▶ [Material]
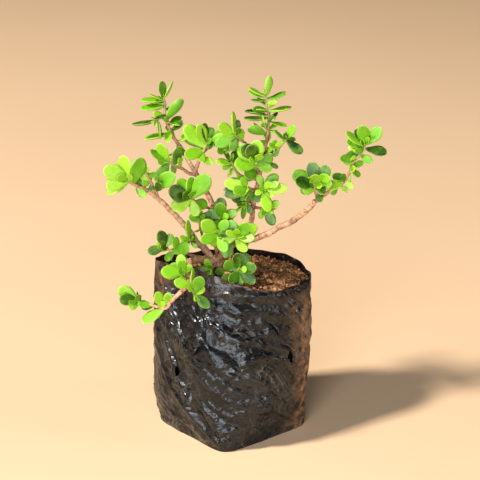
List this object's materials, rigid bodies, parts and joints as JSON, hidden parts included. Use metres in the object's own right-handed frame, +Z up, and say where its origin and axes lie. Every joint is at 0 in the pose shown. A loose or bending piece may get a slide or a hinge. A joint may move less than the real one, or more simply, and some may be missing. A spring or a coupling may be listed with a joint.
{
  "type": "potted jade plant",
  "caption": "Small-leaved jade plant: woody branching stems with fleshy rounded leaves, growing in soil in a crumpled black film grow bag.",
  "frame": {"origin": "middle of the bag's flat base, on the surface it stands on", "axes": "+Z up, -Y towards the front that the picture shows, +X to its right"},
  "size_m": [0.2058, 0.1301, 0.2697],
  "materials": {
    "bag_film": "glossy crumpled film",
    "soil": "rough, granular",
    "bark": "rough",
    "leaf": "smooth, waxy"
  },
  "bodies": {
    "root": {"grow_bag": "bag_film", "soil": "soil", "main_stem": "bark", "second_stem": "bark", "shoot_far_left": "leaf", "shoot_left_limb": "leaf", "shoot_left_inner": "leaf", "shoot_left_top": "leaf", "shoot_left_crown": "leaf", "shoot_middle_left": "leaf", "shoot_middle_low": "leaf", "shoot_limb_spur": "leaf", "shoot_centre_low": "leaf", "shoot_centre_mid": "leaf", "shoot_centre_front": "leaf", "shoot_foot": "leaf", "shoot_trunk_left": "leaf", "shoot_rim_left": "leaf", "shoot_over_rim": "leaf", "shoot_spill_right": "leaf", "shoot_spill_left": "leaf", "shoot_right_top": "leaf", "shoot_right_side": "leaf", "shoot_crown_front": "leaf", "shoot_inner_left": "leaf", "shoot_inner_top": "leaf", "shoot_drop_left": "leaf", "shoot_stem_left": "leaf", "shoot_drop_right": "leaf", "shoot_stem_right": "leaf", "shoot_long_end": "leaf", "shoot_long_tip": "leaf"}
  },
  "joints": []
}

▶ [What you need to do]
Of the lines in the material, how many contain the word "frame"? Reply with the number and nothing else.

▶ [Response to this task]
2